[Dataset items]

+ + + +

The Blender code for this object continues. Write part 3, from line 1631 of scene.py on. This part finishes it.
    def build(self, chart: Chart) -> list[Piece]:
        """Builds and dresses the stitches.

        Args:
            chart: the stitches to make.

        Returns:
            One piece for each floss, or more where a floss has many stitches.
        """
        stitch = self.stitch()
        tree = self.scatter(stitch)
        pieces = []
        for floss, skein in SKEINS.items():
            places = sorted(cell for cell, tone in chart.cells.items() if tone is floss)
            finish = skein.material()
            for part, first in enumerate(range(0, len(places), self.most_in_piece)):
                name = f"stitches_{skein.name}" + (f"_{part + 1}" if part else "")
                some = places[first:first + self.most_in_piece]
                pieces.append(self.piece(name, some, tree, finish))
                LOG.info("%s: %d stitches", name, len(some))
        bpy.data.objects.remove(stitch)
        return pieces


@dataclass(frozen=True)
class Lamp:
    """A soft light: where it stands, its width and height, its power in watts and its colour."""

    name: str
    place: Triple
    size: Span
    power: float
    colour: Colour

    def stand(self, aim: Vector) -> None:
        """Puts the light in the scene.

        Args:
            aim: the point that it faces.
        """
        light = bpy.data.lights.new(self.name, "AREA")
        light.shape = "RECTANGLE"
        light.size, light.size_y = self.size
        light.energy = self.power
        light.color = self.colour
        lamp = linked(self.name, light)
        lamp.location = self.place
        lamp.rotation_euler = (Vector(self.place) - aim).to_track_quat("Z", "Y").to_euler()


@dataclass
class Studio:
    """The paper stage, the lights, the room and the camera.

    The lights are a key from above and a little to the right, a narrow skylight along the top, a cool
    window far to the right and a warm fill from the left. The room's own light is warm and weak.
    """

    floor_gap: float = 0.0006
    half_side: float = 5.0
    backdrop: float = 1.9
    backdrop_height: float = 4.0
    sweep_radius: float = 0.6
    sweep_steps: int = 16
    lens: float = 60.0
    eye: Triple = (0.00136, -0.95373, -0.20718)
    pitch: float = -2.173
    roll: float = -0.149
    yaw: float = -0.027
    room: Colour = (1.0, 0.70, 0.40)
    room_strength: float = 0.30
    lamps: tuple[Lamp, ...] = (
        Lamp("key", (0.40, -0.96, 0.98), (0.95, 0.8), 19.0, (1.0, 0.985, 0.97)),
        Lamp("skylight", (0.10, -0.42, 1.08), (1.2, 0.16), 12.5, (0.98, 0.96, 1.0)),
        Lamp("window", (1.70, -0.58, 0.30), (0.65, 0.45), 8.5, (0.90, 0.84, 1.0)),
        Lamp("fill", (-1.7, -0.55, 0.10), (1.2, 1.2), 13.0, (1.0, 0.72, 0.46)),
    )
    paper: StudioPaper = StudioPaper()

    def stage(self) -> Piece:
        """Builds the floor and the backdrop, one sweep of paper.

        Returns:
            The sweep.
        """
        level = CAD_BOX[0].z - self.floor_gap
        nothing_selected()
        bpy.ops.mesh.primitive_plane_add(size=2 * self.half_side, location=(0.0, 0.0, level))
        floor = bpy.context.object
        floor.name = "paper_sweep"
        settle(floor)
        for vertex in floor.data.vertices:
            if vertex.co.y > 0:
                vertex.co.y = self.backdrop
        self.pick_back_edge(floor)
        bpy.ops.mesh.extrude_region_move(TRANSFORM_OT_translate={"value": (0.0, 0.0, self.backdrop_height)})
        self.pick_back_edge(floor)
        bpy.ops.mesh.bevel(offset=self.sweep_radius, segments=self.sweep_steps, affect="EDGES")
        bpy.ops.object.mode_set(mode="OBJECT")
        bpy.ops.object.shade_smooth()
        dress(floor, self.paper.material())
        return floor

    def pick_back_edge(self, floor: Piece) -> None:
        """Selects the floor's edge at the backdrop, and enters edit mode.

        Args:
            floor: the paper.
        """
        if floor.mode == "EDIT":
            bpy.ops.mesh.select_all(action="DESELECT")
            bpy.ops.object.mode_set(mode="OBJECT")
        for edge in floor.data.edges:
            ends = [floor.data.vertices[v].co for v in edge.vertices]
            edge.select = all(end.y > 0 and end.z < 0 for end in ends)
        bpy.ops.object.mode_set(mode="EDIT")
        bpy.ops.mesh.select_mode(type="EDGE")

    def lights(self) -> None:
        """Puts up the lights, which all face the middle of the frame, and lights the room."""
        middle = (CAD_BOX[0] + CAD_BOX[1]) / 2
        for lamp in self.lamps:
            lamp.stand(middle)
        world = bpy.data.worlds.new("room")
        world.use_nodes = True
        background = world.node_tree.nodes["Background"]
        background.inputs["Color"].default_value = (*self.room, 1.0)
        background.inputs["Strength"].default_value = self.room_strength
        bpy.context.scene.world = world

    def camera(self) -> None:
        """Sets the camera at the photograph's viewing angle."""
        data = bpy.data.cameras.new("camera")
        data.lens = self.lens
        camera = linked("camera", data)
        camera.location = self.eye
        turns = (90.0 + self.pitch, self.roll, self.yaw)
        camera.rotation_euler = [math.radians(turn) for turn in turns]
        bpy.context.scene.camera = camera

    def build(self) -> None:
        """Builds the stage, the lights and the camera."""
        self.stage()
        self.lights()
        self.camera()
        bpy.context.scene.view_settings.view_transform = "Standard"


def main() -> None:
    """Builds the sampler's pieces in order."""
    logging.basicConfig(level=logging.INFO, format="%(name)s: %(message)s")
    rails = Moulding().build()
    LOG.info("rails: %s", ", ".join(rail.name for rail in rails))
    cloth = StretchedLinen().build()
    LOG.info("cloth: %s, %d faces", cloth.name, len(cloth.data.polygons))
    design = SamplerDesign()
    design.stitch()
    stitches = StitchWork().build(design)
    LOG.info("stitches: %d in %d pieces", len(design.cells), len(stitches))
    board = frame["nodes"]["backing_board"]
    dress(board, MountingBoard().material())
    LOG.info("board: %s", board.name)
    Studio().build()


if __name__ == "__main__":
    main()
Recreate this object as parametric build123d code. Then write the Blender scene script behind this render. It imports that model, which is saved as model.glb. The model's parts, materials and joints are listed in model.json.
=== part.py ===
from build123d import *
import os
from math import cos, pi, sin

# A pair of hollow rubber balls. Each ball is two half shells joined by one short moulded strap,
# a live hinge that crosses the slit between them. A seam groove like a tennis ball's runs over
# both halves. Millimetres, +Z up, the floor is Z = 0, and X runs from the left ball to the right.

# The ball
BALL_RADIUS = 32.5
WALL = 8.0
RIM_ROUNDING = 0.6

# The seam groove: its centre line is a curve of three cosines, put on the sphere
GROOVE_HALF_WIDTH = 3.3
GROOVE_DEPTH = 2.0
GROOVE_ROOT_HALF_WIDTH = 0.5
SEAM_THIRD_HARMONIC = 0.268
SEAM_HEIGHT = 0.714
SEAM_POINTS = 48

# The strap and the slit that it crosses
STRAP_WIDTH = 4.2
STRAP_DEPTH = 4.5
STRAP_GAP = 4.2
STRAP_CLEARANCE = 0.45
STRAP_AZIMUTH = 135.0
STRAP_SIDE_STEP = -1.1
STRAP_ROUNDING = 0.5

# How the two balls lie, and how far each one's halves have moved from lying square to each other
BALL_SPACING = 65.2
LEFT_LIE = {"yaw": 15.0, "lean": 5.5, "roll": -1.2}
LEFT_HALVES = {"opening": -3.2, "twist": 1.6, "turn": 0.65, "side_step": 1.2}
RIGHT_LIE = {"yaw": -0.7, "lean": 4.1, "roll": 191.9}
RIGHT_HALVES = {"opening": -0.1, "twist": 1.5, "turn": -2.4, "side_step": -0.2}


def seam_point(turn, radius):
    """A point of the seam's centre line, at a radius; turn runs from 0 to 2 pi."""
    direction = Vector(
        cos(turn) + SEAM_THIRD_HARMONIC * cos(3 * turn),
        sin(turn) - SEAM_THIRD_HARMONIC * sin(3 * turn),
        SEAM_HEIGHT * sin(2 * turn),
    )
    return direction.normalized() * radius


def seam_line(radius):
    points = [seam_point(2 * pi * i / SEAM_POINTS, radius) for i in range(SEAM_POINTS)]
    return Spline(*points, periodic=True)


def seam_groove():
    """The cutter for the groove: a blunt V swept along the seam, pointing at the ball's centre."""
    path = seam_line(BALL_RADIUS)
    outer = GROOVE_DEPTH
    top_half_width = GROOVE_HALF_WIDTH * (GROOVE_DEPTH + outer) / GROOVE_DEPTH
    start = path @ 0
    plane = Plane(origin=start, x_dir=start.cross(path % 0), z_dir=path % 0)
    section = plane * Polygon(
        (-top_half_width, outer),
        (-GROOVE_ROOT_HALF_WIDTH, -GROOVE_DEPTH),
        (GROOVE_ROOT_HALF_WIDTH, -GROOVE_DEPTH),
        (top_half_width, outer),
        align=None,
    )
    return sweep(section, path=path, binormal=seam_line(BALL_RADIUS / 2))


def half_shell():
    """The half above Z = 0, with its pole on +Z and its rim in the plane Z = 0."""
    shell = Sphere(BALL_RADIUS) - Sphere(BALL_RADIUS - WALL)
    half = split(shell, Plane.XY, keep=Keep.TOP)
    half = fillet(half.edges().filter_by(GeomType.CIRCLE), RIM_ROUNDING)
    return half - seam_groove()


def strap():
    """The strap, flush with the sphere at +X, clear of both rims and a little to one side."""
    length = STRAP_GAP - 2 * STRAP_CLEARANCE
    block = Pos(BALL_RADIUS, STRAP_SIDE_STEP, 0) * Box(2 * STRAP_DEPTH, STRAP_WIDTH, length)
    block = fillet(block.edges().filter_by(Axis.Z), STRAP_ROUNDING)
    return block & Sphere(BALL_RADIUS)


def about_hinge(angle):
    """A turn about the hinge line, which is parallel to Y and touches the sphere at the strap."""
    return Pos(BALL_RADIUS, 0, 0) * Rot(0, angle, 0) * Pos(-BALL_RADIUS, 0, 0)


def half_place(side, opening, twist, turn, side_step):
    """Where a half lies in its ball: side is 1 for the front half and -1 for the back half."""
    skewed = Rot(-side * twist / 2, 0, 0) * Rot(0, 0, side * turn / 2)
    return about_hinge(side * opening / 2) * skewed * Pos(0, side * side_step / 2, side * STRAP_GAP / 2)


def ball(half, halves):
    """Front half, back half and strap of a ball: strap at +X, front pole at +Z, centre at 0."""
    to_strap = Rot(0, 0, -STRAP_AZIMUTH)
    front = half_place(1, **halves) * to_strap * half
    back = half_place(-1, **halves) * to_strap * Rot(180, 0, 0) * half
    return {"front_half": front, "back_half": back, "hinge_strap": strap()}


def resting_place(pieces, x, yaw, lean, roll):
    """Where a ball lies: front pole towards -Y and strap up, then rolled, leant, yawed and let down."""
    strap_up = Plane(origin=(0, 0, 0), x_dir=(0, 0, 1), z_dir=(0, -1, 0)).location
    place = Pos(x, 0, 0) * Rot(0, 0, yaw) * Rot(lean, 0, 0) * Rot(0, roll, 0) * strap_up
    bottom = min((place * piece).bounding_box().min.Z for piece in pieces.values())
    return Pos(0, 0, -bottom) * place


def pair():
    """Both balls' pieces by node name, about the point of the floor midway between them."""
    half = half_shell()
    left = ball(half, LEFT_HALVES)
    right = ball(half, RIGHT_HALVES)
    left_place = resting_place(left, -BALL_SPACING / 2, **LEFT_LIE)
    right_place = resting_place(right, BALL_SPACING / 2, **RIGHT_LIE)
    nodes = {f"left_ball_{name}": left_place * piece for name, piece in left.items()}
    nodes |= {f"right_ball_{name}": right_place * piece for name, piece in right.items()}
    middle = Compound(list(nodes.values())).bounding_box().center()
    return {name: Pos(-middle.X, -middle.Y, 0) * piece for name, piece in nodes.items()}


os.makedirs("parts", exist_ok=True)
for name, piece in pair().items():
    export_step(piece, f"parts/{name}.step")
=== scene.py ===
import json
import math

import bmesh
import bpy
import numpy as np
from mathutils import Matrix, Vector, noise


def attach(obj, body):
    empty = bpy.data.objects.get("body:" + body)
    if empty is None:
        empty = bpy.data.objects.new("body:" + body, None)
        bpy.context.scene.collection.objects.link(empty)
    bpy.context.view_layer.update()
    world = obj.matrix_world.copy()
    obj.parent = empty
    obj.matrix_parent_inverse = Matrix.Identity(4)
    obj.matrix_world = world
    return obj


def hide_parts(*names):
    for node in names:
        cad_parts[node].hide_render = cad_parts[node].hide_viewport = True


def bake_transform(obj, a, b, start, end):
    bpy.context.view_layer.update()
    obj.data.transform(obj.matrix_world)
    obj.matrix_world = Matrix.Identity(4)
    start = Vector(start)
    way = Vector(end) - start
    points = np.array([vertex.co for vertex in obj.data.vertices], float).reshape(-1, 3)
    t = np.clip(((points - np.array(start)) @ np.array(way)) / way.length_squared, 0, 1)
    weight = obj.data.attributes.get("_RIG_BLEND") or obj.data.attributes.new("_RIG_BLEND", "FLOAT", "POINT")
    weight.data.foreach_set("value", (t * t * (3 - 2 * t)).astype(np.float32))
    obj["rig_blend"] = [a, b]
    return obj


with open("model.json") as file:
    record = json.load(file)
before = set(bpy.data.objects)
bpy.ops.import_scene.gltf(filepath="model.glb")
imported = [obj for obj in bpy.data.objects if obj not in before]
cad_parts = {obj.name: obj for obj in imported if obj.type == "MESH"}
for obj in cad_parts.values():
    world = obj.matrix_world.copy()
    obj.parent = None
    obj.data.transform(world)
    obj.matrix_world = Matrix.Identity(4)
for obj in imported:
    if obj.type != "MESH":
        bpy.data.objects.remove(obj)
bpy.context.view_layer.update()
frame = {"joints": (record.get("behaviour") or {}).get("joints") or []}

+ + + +

▸ **To be done**
Give the exact lines, and only those, from the line containing "Pos(-middle.X, -middle.Y, 0)" through the line containing "way = Vector(end) - start" in the entries above.

▸ **Solution to this problem**
    return {name: Pos(-middle.X, -middle.Y, 0) * piece for name, piece in nodes.items()}


os.makedirs("parts", exist_ok=True)
for name, piece in pair().items():
    export_step(piece, f"parts/{name}.step")
=== scene.py ===
import json
import math

import bmesh
import bpy
import numpy as np
from mathutils import Matrix, Vector, noise


def attach(obj, body):
    empty = bpy.data.objects.get("body:" + body)
    if empty is None:
        empty = bpy.data.objects.new("body:" + body, None)
        bpy.context.scene.collection.objects.link(empty)
    bpy.context.view_layer.update()
    world = obj.matrix_world.copy()
    obj.parent = empty
    obj.matrix_parent_inverse = Matrix.Identity(4)
    obj.matrix_world = world
    return obj


def hide_parts(*names):
    for node in names:
        cad_parts[node].hide_render = cad_parts[node].hide_viewport = True


def bake_transform(obj, a, b, start, end):
    bpy.context.view_layer.update()
    obj.data.transform(obj.matrix_world)
    obj.matrix_world = Matrix.Identity(4)
    start = Vector(start)
    way = Vector(end) - start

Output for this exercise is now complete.